The Risks of Kraken Going Public
On the flip side, going public also comes with risks. One of the biggest risks is the potential for increased regulatory scrutiny. As a public company, Kraken would be subject to more rigorous oversight from regulators, particularly in the U.S. Given the uncertainty surrounding cryptocurrency regulation, this could be a significant hurdle for Kraken to overcome.
Another risk is the pressure from shareholders to focus on short-term profits rather than long-term growth. Public companies are often judged based on their quarterly earnings reports, which can lead to decisions that prioritize immediate returns at the expense of future growth. Kraken’s leadership may prefer to maintain control over the company’s strategy without having to answer to public investors.

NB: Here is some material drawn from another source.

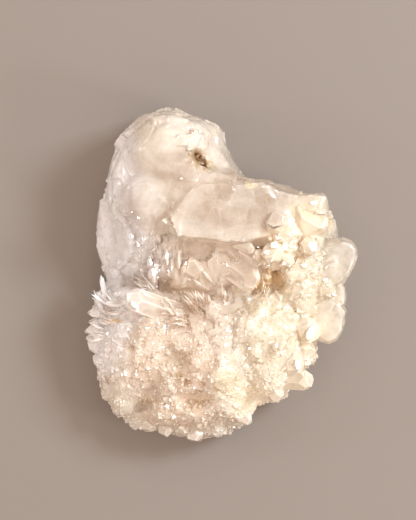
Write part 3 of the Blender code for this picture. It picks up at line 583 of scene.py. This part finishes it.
def luck(name):
    """A random stream of its own for each named shape."""
    return random.Random(f"{SEED} {name}")


def point(x, y, z):
    return Vector((x, y, z)) * MM


def deselect():
    bpy.ops.object.select_all(action="DESELECT")


def take(*objs):
    """Selects these objects alone and makes the first one active."""
    deselect()
    for obj in objs:
        obj.select_set(True)
    bpy.context.view_layer.objects.active = objs[0]


@contextmanager
def editing(obj):
    """Edit mode on one object with everything selected, and back to object mode after."""
    take(obj)
    bpy.ops.object.mode_set(mode="EDIT")
    bpy.ops.mesh.select_all(action="SELECT")
    yield
    bpy.ops.object.mode_set(mode="OBJECT")


def corners(obj):
    """An object's corners as an array of rows."""
    spots = np.empty(len(obj.data.vertices) * 3)
    obj.data.vertices.foreach_get("co", spots)
    return spots.reshape(-1, 3)


def put_in_scene(name, data):
    obj = bpy.data.objects.new(name, data)
    bpy.context.scene.collection.objects.link(obj)
    return obj


def set_corners(obj, spots):
    obj.data.vertices.foreach_set("co", np.asarray(spots, float).ravel())
    obj.data.update()


def strike(spot, normal):
    """In edit mode, cleaves off what lies past a plane and closes the cut with one flat face."""
    bpy.ops.mesh.select_all(action="SELECT")
    bpy.ops.mesh.bisect(plane_co=spot, plane_no=normal, use_fill=True, clear_outer=True, threshold=1e-7)


def join(name, objs):
    take(*objs)
    bpy.ops.object.join()
    objs[0].name = objs[0].data.name = name
    return objs[0]


def apply_modifier(obj, kind, **settings):
    take(obj)
    modifier = obj.modifiers.new(kind.title(), kind)
    for key, value in settings.items():
        setattr(modifier, key, value)
    bpy.ops.object.modifier_apply(modifier=modifier.name)


def remesh(obj, grain):
    """One skin around all that overlaps in a mesh, made of small faces of this size."""
    apply_modifier(obj, "REMESH", mode="VOXEL", voxel_size=grain * MM)


def unite(body, other):
    """Grows one closed mesh into another, with no wall left inside."""
    apply_modifier(body, "BOOLEAN", operation="UNION", solver="MANIFOLD", object=other)
    bpy.data.objects.remove(other)


def carve(body, mould):
    """Takes one closed mesh out of another."""
    apply_modifier(body, "BOOLEAN", operation="DIFFERENCE", solver="MANIFOLD", object=mould)
    bpy.data.objects.remove(mould)


# ---------------------------------------------------------------- massive quartz
def wrapped(name, points):
    """A block: a ring of corners set at its points, then wrapped in a hull."""
    deselect()
    bpy.ops.mesh.primitive_circle_add(vertices=len(points), radius=MM)
    obj = bpy.context.object
    obj.name = name
    set_corners(obj, points)
    with editing(obj):
        bpy.ops.mesh.convex_hull()
    return obj


def mass(name, waist, crown, chips=CHIPS):
    """One mass: waist, crown and an undercut foot, with broad fractures struck off its sides."""
    rng = luck(name)
    middle = sum((point(*p) for p in waist), Vector()) / len(waist)
    points = [point(*p) for p in waist + crown]
    for x, y, _ in waist:
        foot = middle + (point(x, y, 0) - middle) * rng.uniform(*UNDERCUT)
        points.append(Vector((foot.x, foot.y, -BURIED * MM)))
    block = wrapped(name, points)
    for _ in range(chips):
        around, tilt = rng.uniform(0, math.tau), math.radians(rng.uniform(*CHIP_TILT))
        flat = math.cos(tilt)
        normal = Vector((math.cos(around) * flat, math.sin(around) * flat, math.sin(tilt)))
        farthest = max((v.co for v in block.data.vertices), key=lambda co: co.dot(normal)).copy()
        spot = farthest - normal * rng.uniform(*CHIP_DEPTH) * MM
        with editing(block):
            strike(spot, normal)
    return block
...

Finally, there’s the risk of market volatility. As we’ve seen with Coinbase, the price of a publicly traded cryptocurrency company can fluctuate dramatically based on the performance of the broader crypto market. If Kraken were to go public during a period of market volatility, its stock price could suffer, potentially leading to losses for investors.
Conclusion
To sum up, Kraken is not currently listed on any stock exchange, but the company has expressed interest in going public in the future. While there are several benefits to a Kraken IPO, such as increased capital and brand recognition, there are also significant risks, including regulatory scrutiny and market volatility. For now, Kraken remains focused on growing its platform and expanding its offerings, leaving investors to speculate on when—and if—it will eventually go public.